Cherepko and other speakers credited Brewster's vision --- and his personal friendship with Tribune-Review publisher Richard Mellon Scaife, who died in 2014 --- with saving the Daily News Building and getting it into the city's hands.

Brewster "was like a bulldog on a bone," said state Sen. Jay Costa, the senate's Democratic minority leader. "He made the case about how important this was, and he was successful."

After the Tribune-Review closed the Daily News at the end of 2015, Cherepko said he and Brewster talked frequently about strategies to attract another daily newspaper to McKeesport, or failing that, reusing the building for other purposes.

"It was through the persistence and dedication that the senator had in the planning stages that we were able to reach out," Cherepko said. "And it was (Trib Total Media's) unbelievable generosity that made this happen. The city wasn't really in the position to purchase the building, as much as we wanted to see it reopened."

In 2017, the company sold the building to the city for a symbolic $1.

Jennifer Bertetto, chief executive officer of Trib Total Media, said the decision to close the Daily News was "an incredible loss" to the company and McKeesport.

Scaife purchased the newspaper in 2007 from the parent company of the Latrobe Bulletin, which in turn had purchased it from its longtime publishers, the Mansfield family.

"McKeesport meant everything" to Scaife, said Bertetto, a few feet away from an oil painting of the late billionaire philanthropist. After purchasing the Daily News, Scaife became very interested in the city of McKeesport, donating money to local charities, including the LaRosa Boys and Girls Club, and giving the city $350,000 toward demolition of abandoned and blighted properties.

In 2008, Scaife was invited to serve as grand marshal of the city's Salute to Santa parade.

"When Sen. Brewster came to me to discuss the donation of this building to the city's redevelopment authority, and of all of the ways it could be used to create a stronger community, I knew it was exactly what Mr. Scaife would have wanted me to do," Bertetto said.

Several speakers noted that the Daily News Building is designed to serve as a regional facility, not just a McKeesport project. The district attorney's office is using its first-floor space, in an area formerly used by the Daily News for advertising representatives, to train police officers, monitor a network of security cameras and provide meeting space for prosecutors and detectives.

The facility is expected to serve police from 31 different Allegheny County municipalities.

"Having grown up in Swissvale, it was a no-brainer to me to invest in the people of the Mon Valley," Allegheny County District Attorney Stephen Zappala Jr. said. "You have some very excellent police officers here, but unfortunately, they haven't always had the resources they needed. Well, we're going to invest in policing.

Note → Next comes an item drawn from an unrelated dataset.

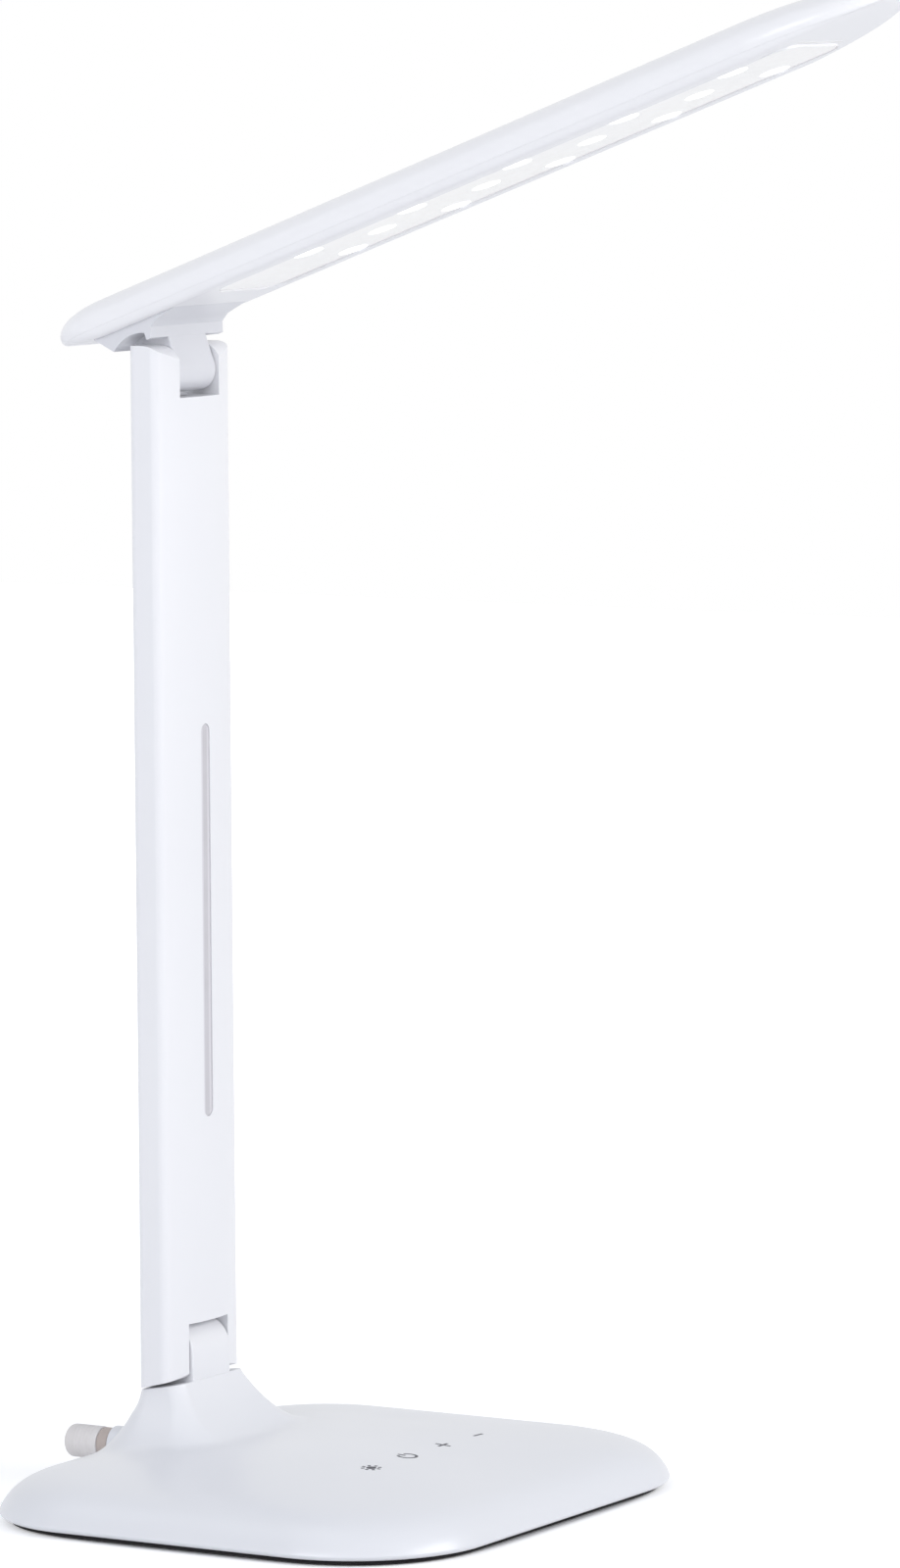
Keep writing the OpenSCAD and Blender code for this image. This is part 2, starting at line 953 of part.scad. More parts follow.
function head_top(t, thick, cut) =
  head_low + head_mid + (thick - head_mid - cut) * (0.1 + 0.9 * end_share(t, profile_power));

// Height of the crown at a distance x from the middle and d from the nearer end
function crown_at(x, d, round_len, thick, cut) =
  let (
    t = min((d - cut) / round_len, 1),
    mid = head_low + head_mid,
    side = min(abs(x) / ((head_half - cut) * end_share(t, plan_power)), 1)
  )
  mid + (head_top(t, thick, cut) - mid) * sqrt(1 - pow(side, section_power));

module head_section(t, thick, cut) {
  low = head_low + cut;
  mid = head_low + head_mid;
  share = end_share(t, plan_power);
  half = (head_half - cut) * share;
  top = head_top(t, thick, cut);
  points = section_points(half, mid, top, low + (mid - low) * sqrt(1 - share));
  rotate([90, 0, 0])
    linear_extrude(slice_t)
      polygon(concat(points, [for (i = [len(points) - 1 : -1 : 0]) [-points[i][0], points[i][1]]]));
}

module head_solid(cut) {
  hull() {
    for (t = head_stations) {
      translate([0, head_tail - cut - t * tail_round, 0])
        head_section(t, tail_thick, cut);
      translate([0, -head_tip + cut + t * tip_round, 0])
        head_section(t, head_thick, cut);
    }
  }
}

module head_slab(low, high) {
  translate([-head_w, -head_tip - 10, low])
    cube([2 * head_w, head_tip + head_tail + 20, high - low]);
}

module panel_outline(grow) {
  len = panel_end - panel_start;
  translate([0, -panel_start - len / 2])
    rounded_rect(2 * (panel_half + grow), len + 2 * grow, panel_corner_r + grow);
}

module rim_screw_places() {
  for (place = rim_screw_xy)
    translate([place[0], place[1], 0])
      children();
}

// Posts that end inside the wall of the crown
module head_posts() {
  for (place = rim_screw_xy)
    let (
      to_tip = head_tip + place[1],
      to_tail = head_tail - place[1],
      near_tip = to_tip < to_tail,
      top = near_tip
        ? crown_at(place[0], to_tip, tip_round, head_thick, head_wall / 2)
        : crown_at(place[0], to_tail, tail_round, tail_thick, head_wall / 2)
    )
    translate([place[0], place[1], split_n])
      cylinder(r = screw_r + boss_wall, h = top - split_n);
}

module head_shell() color(glossy_white)
  on_head()
    difference() {
      union() {
        difference() {
          head_solid(0);
          head_solid(head_wall);
          head_slab(0, split_n);
        }
        head_posts();
      }
      rim_screw_places()
        cylinder(r = screw_r, h = head_low + rim_screw_floor + rim_screw_len);
    }

module head_rim() color(glossy_white)
  on_head()
    difference() {
      intersection() {
        head_solid(0);
        head_slab(0, split_n);
      }
      difference() {
        head_solid(head_wall);
        head_slab(0, head_low + head_wall);
        head_slab(split_n + eps, split_n + head_thick);
        rim_frame();
      }
      translate([0, 0, head_low - panel_recess])
        linear_extrude(2 * panel_recess)
          panel_outline(-ledge);
      translate([0, 0, panel_low])
        linear_extrude(head_thick)
          panel_outline(panel_fit);
      rim_screw_places()
        rim_screw(0.1);
      translate([0, 0, head_low - panel_recess])
        cylinder(r = channel_r, h = head_thick);
      knuckle_screw_places()
        cylinder(r = screw_r + slip / 2, h = head_thick * 3);
    }

// Solid parts of the rim: the tail floor, the posts and the wall round the panel
module rim_frame() {
  translate([0, 0, head_low]) {
    linear_extrude(split_n - head_low)
      difference() {
        panel_outline(panel_frame_t);
        panel_outline(0);
      }
    rim_screw_places()
      cylinder(r = screw_r + boss_wall + 1, h = split_n - head_low);
  }
}

module rim_screw(grow) {
  head_top = rim_head_sink + rim_head_t;
  translate([0, 0, head_low + rim_screw_floor])
    cylinder(r = screw_r + grow, h = rim_screw_len);
  translate([0, 0, head_low + (grow > 0 ? -head_top : rim_head_sink)])
    cylinder(r = screw_head_r + grow, h = grow > 0 ? 2 * head_top : rim_head_t);
}

module rim_screws() color(steel)
  on_head()
    rim_screw_places()
      rim_screw(0);

module light_panel() color(panel_grey)
  on_head()
    translate([0, 0, panel_low])
      linear_extrude(panel_t)
        panel_outline(0);

module pair_places() {
  for (i = [0 : led_pairs - 1], x = [-1, 1])
    translate([x * led_half, -led_first - i * led_pitch, led_z])
      children();
}

module single_places() {
  for (i = [0 : led_pairs - 2])
    translate([0, -led_first - (i + 0.5) * led_pitch, led_z])
      children();
}

module cool_leds() color(cool_light)
  on_head()
    pair_places()
      cylinder(r = led_r, h = led_t);

module warm_leds() color(warm_light)
  on_head()
    single_places()
      cylinder(r = led_r, h = led_t);

module board_strip(z, t, grow) {
  translate([0, -(board_start + board_end) / 2, z])
    linear_extrude(t)
      rounded_rect(2 * (board_half + grow), board_end - board_start + 2 * grow, 2);
}

module led_board() color([0.93, 0.93, 0.92])
  on_head()
    board_strip(board_z, led_board_t, 0);

// Aluminium tray that carries the light board and stands on the panel
module light_spreader() color([0.78, 0.79, 0.8])
  on_head()
    difference() {
      union() {
        board_strip(spreader_z, spreader_t, 1.4);
        difference() {
          board_strip(led_z, spreader_z - led_z + eps, 1.4);
          board_strip(led_z - eps, spreader_z, slip);
        }
      }
      translate([0, -board_start - 5, head_low])
        cylinder(r = lead_r + 0.5, h = head_thick);
    }

module head_lead() color(black)
  on_head() {
    lead_z = spreader_z + spreader_t + lead_r + touch_gap;
    y_end = -board_start - 4;
    translate([0, 0, tongue_r + 1])
      cylinder(r = lead_r, h = lead_z - bend_r - tongue_r - 1);
    translate([0, -bend_r, lead_z - bend_r])
      rotate([0, -90, 0])
        elbow(bend_r);
    translate([0, 0, lead_z])
      y_rod(lead_r, y_end, -bend_r);
  }

// ---------- Knuckle ----------

module knuckle_screw_places() {
  for (x = [-1, 1])
    translate([x * knuckle_screw_x, 0, 0])
      children();
}

// Side outline with +X of the drawing towards the tail. The round cut clears
// the square back corners of the ears as the head is opened.
module knuckle_block_profile() {
  difference() {
    polygon([
      [knuckle_tail, head_low],
      [knuckle_back_s + 4, head_low - 2.2],
      [knuckle_back_s, knuckle_back_n],
      [0, knuckle_front_n],
      [-knuckle_front_s, knuckle_front_n],
      [-knuckle_front_s - 1, head_low - 3],
      [-knuckle_front_s - 4, head_low - 1.2],
      [-knuckle_front_s - 12, head_low]
    ]);
    intersection() {
      circle(knuckle_clear_r);
      translate([-knuckle_step_s, 0])
        square([2 * knuckle_clear_r, 2 * knuckle_clear_r]);
    }
  }
}

module knuckle_tongue_profile() {
  circle(tongue_r);
  polygon([
    [-tongue_r, 0],
    [tongue_r, 0],
    [tongue_r, head_low],
    [-tongue_r, head_low]
  ]);
}

module head_knuckle() color(glossy_white)
  on_head()
    difference() {
      union() {
        side_extrude(knuckle_half)
          knuckle_block_profile();
        side_extrude(tongue_half)
          knuckle_tongue_profile();
      }
      x_rod(bush_r, -tongue_half - 1, tongue_half + 1);
      cylinder(r = channel_r, h = head_thick * 2);
      knuckle_screw_places()
        knuckle_screw(0);
    }

// The head lies on the floor of the rim and the shank runs down into the knuckle
module knuckle_screw(grow) {
  translate([0, 0, knuckle_screw_low])
    cylinder(r = screw_r + grow, h = head_low + head_wall - knuckle_screw_low + eps);
  translate([0, 0, head_low + head_wall])
    cylinder(r = screw_head_r, h = 1.6);
}

module knuckle_screws() color(steel)
  on_head()
    knuckle_screw_places()
      knuckle_screw(0);

module upper_bushes()
  on_head()
    bushes();

base_shell();
base_plate();
foot_pads();
counterweight();
base_screws();
touch_board();
board_screws();
board_parts();
touch_springs();
gland_ring();
cord_gland();
base_lead();
lower_bushes();
lower_hinge_bracket();
lower_hinge_pins();
lower_washers();
arm_front_shell();
arm_rear_shell();
arm_inlay();
arm_screws();
arm_lead();
upper_hinge_bracket();
upper_hinge_pins();
upper_washers();
upper_bushes();
head_knuckle();
knuckle_screws();
head_shell();
head_rim();
rim_screws();
light_panel();
light_spreader();
led_board();
cool_leds();
warm_leds();
head_lead();
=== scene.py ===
import math

import bmesh
import bpy
import numpy as np
from mathutils import Matrix, Vector


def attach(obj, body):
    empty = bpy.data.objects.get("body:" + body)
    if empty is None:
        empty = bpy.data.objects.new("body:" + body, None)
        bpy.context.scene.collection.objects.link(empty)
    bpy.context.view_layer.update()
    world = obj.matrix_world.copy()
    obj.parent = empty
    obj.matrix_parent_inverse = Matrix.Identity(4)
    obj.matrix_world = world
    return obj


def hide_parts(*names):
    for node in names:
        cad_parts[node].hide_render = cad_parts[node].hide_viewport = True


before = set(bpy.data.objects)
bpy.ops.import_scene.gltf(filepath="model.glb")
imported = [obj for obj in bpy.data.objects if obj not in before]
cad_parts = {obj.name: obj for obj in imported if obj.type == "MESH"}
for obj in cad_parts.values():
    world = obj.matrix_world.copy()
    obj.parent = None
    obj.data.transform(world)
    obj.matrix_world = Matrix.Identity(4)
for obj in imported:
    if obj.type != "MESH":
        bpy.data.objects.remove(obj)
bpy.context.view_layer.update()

# ---------------------------------------------------------------- sizes, mm
MM = 0.001
ARM_Y, HINGE_Z, ARM_LEN = 58.3, 46.3, 321.0
BASE_W, BASE_D, FRONT_R, BACK_R = 200.0, 171.0, 46.0, 40.0
EDGE_Z, BASE_H, BASE_WALL = 3.4, 20.7, 2.4
DOME_FALL, DOME_POWER, DOME_ROOT = 0.43, 20, 1.2
PLATE_INSET, SHELL_LOW = 3.6, 1.7
ARM_W, ARM_T, CROWN_R, LONG_EDGE_R = 44.5, 17.4, 70.0, 3.2
EAR_R, EAR_CORNER_R, EAR_GAP = ARM_T / 2, 5.0, 0.35
NOTCH_HALF, LOW_NOTCH, TOP_NOTCH = 11.8, 9.7, 8.4
LEAD_WAY_R = 2.6
INLAY_LOW, INLAY_LEN, INLAY_R, INLAY_DEPTH = 77, 129, 2.6, 1.5
ARM_SCREWS = ((10, 42), (-10, 160), (10, 262))
ARM_SCREW_SEAT, ARM_SCREW_WAY_R = 2.6, 2.9
TONGUE_HALF, TONGUE_R = 11.2, 7.0
SHOULDER_FRONT, SHOULDER_BACK, SHOULDER_HALF = 9.1, 12.2, 8.9
NECK_FRONT, NECK_BACK, NECK_SIDE, NECK_CORNER_R = 6.4, 7.6, ARM_W / 2 - 3, 5
FLARE_FRONT, FLARE_BACK, FLARE_SIDE, FLARE_CORNER = 35, 20, 30, 20
NECK_ROUND, NECK_BLEND, NECK_LEVEL = 0.5, 1.6, 27
ENTRY_Z, ENTRY_Y, BOSS_Y, BOSS_R, SLEEVE_BORE = 11.3, 87.5, 72, 6.2, 2.2
HEAD_PITCH = math.radians(20.44)
HEAD_HALF, HEAD_TIP, HEAD_TAIL = 26.5, 289.0, 33.0
HEAD_LOW, HEAD_MID, HEAD_THICK, TAIL_THICK = 16.0, 5.0, 15.0, 13.8
HEAD_WALL, TIP_ROUND, TAIL_ROUND = 1.8, 48.0, 22.0
PLAN_POWER, SECTION_POWER = 2.3, 2.6
SPLIT_N, LOW_EDGE_IN, SEAM_GAP = 19.0, 3.2, 0.02
PANEL_START, PANEL_END, PANEL_LOW = 30.0, 259.0, 17.0
PANEL_HALF, PANEL_CORNER, WINDOW_LIP = 20.9, 9.0, 2.1
KNUCKLE_HALF, KNUCKLE_CLEAR_R = 21.65, 13.0
LED_FIRST, LED_PITCH, LED_HALF, LED_PAIRS = 68.2, 41.25, 13.6, 5
LENS_LEVEL, LENS_HEIGHT, COOL_LENS_R, WARM_LENS_R = 16.55, 0.3, 5.0, 4.8
KEY_ROW, KEY_PITCH, MARK_LINE = 32.0, 22.4, 1.0
SCREW_X, SCREW_Y, SCREW_Z = 70.0, 44.0, 0.9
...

"We couldn't do this without everyone here in the room," Zappala said. "When you guys stand together you are very strong. There is no doubt about it."

Besides Costa, Davin and Zappala, other speakers included Nazareth Victoria, a member of the ownership team behind the Mon Valley Independent; Andrew Conte, director of Point Park's Center for Media Innovation; Gisele Fetterman, wife of Pennsylvania Lt. Gov. John Fetterman; and Allegheny County Executive Rich Fitzgerald.

Local officials in the crowd included Braddock Mayor Chardae Jones, Duquesne Mayor Nickole Nesby, Elizabeth Borough Mayor Barry Boucher, North Versailles Twp. commissioners Sam Juliano and George Thompson, Port Vue Mayor Brien Hranics and White Oak Mayor Ina Jean Marton.

Also present were state Reps. Bill Kortz and Austin Davis, Allegheny County Councilman Bob Macey, RIDC President Don Smith Jr., UPMC East and UPMC McKeesport CEO Mark O'Hearn and Port Authority CEO Katherine Kellerman.

In his remarks, Conte singled out Keno Fitzpatrick of McKeesport's Youth C.A.S.T. leadership network, who, along with Martha Rial, a Pulitzer Prize winning photographer formerly with the Pittsburgh Post-Gazette, has been working to teach photography and interviewing skills to young people from the McKeesport area.

Some of the stories they gathered and photos they took are currently on display on the second floor of the former Daily News Building.

Fetterman said she was present not as the wife of the lieutenant governor, but as a resident of the Mon Valley.

"In the valley, we're used to celebrating small wins, but here today, we're celebrating a big win," she said.